### [Short task]
Nothing may be dropped or altered: reproduce all the data.

[Data records]
★ ★ ★

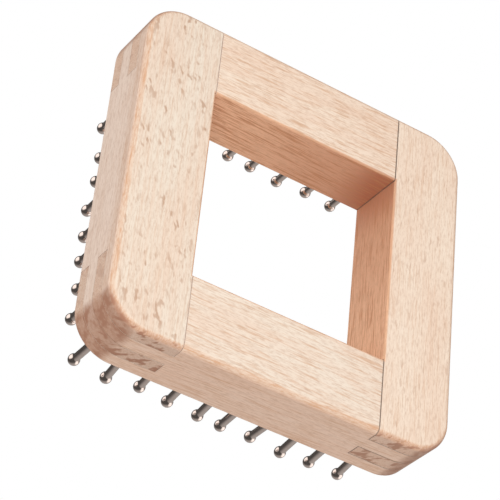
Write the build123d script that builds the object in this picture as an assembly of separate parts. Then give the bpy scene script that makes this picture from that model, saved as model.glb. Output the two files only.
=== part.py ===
from build123d import *
import os
from math import sqrt

# Square knitting loom. Four beech bars are finger-jointed into a flat frame round a square
# opening, and ball-ended steel pegs stand in blind holes along the outer part of one face.
# Frame of the model: the plain face rests on z = 0, the pegs point up (+Z), the stiles run
# along Y and the rails along X. The origin is the centre of the plain face.

# ---- driving dimensions, millimetres
FRAME_SIDE = 112.2
BAR_WIDTH = 24.1
FRAME_THICKNESS = 20.0
CORNER_RADIUS = 12.5
FINGER_LAYERS = 4
PLAIN_FACE_ROUNDOVER = 1.9
PEG_FACE_ROUNDOVER = 0.6
OPENING_PLAIN_ROUNDOVER = 0.7
OPENING_PEG_ROUNDOVER = 0.3

JOINT_LINE_WIDTH = 0.16
JOINT_LINE_DEPTH = 0.4

PEG_PITCH = 10.0
PEG_ROW_INSET = 9.1
PEGS_PER_LONG_ROW = 10
PEGS_PER_SHORT_ROW = 8
BALL_DIAMETER = 3.6
SHAFT_DIAMETER = 2.4
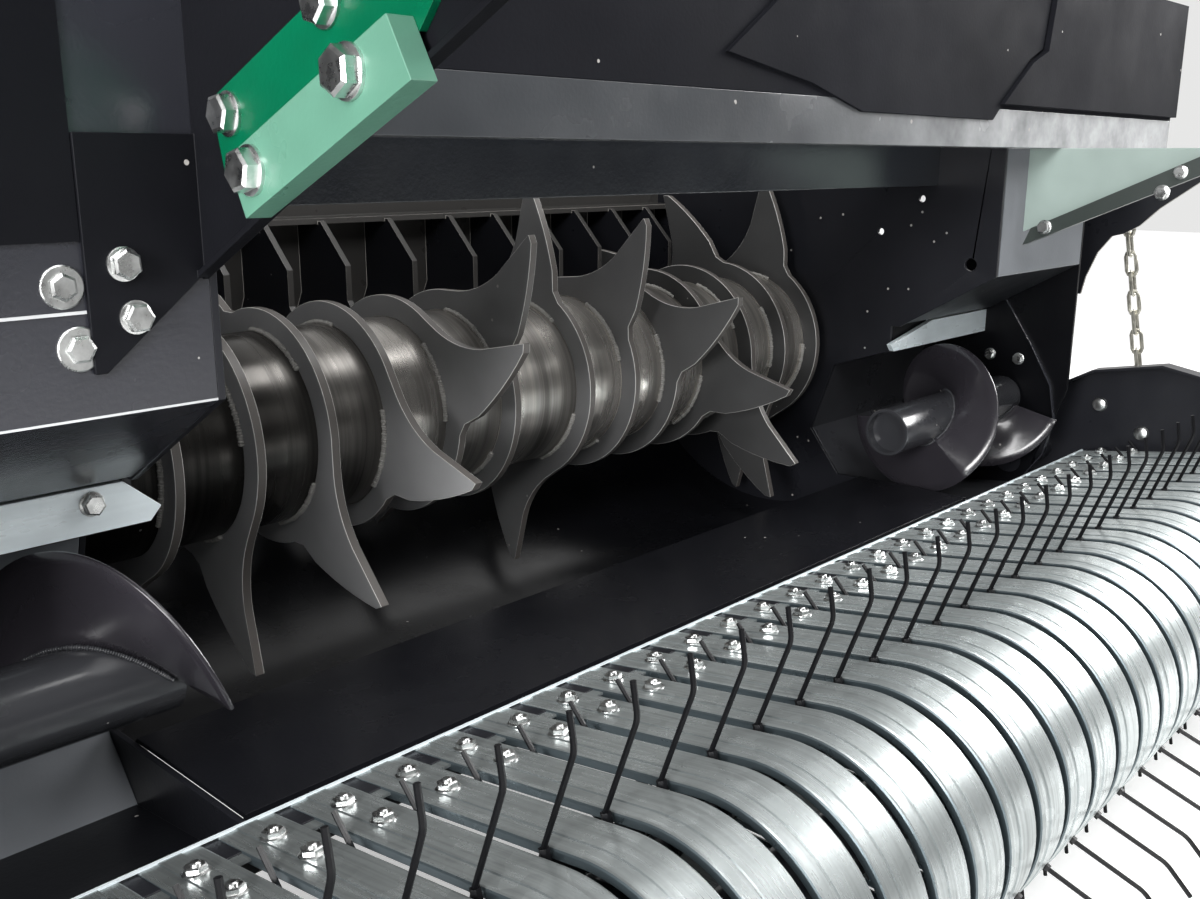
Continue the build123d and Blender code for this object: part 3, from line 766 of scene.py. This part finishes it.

★ ★ ★

### [Task output]
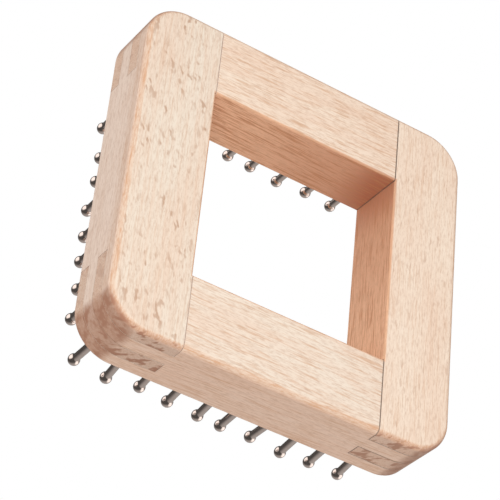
Write the build123d script that builds the object in this picture as an assembly of separate parts. Then give the bpy scene script that makes this picture from that model, saved as model.glb. Output the two files only.
=== part.py ===
from build123d import *
import os
from math import sqrt

# Square knitting loom. Four beech bars are finger-jointed into a flat frame round a square
# opening, and ball-ended steel pegs stand in blind holes along the outer part of one face.
# Frame of the model: the plain face rests on z = 0, the pegs point up (+Z), the stiles run
# along Y and the rails along X. The origin is the centre of the plain face.

# ---- driving dimensions, millimetres
FRAME_SIDE = 112.2
BAR_WIDTH = 24.1
FRAME_THICKNESS = 20.0
CORNER_RADIUS = 12.5
FINGER_LAYERS = 4
PLAIN_FACE_ROUNDOVER = 1.9
PEG_FACE_ROUNDOVER = 0.6
OPENING_PLAIN_ROUNDOVER = 0.7
OPENING_PEG_ROUNDOVER = 0.3

JOINT_LINE_WIDTH = 0.16
JOINT_LINE_DEPTH = 0.4

PEG_PITCH = 10.0
PEG_ROW_INSET = 9.1
PEGS_PER_LONG_ROW = 10
PEGS_PER_SHORT_ROW = 8
BALL_DIAMETER = 3.6
SHAFT_DIAMETER = 2.4
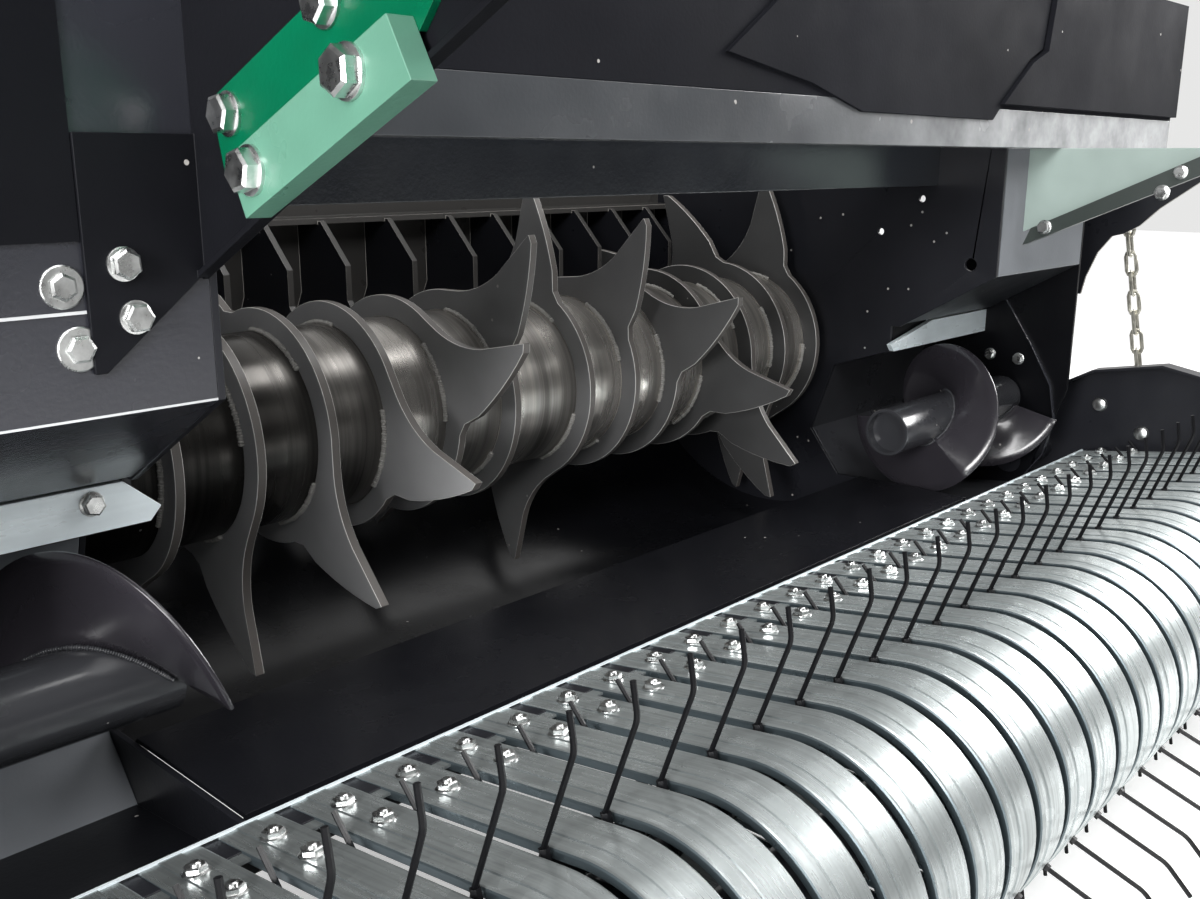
Continue the build123d and Blender code for this object: part 3, from line 766 of scene.py. This part finishes it.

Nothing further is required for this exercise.